Many of our aspiring young film-makers can't wait for next Friday. Not because it's Good, but because it's the first Friday of the month, and that means they get to shriek, "Don't eat the apple! It's a metaphor!" at a movie screen.
The occasion is the monthly Auckland screening of The Room, a 2003 so-bad-it's-good "disasterpiece". Audience interaction is encouraged, a la Rocky Horror Picture Show. Academy Cinemas staff call their Room patrons not viewers but "participants", as in: "If the participants aren't wasted, there's something wrong." (Bags are checked for illicit alcohol at the door, gig-style.)
The film was written, produced, directed and self-funded to the tune of over US$6 million ($7.3 million) by mysterious long-haired, European-accented Californian Tommy Wiseau, who also stars as, ahem, "Johnny".
Randomness is a theme (if that's not an oxymoron): it's called The Room for no apparent reason. One scene involves tuxedos for no apparent reason.
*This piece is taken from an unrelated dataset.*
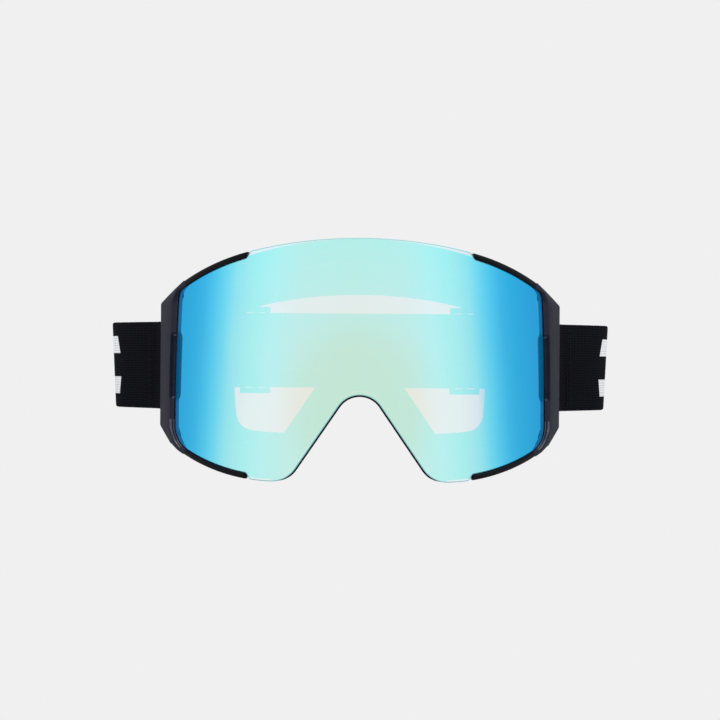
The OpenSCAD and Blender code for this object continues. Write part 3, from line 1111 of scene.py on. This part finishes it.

The decor includes a framed picture of a spoon for - yes - "no apparent reason". Fans throw plastic cutlery at the screen whenever the spoon picture appears - jubilant, majestic, fountain-jet explosions of little spoon shadows cut across the oversize onscreen woodenness. The frequent establishing city shots are greeted with increasingly loud audience shouts of "Meanwhile" - pause - "in San Francisco!" Shots of Johnny behind stair banisters prompt calls of "Alcatraz! You're trapped!" and again, all together now: "It's a metaphor!"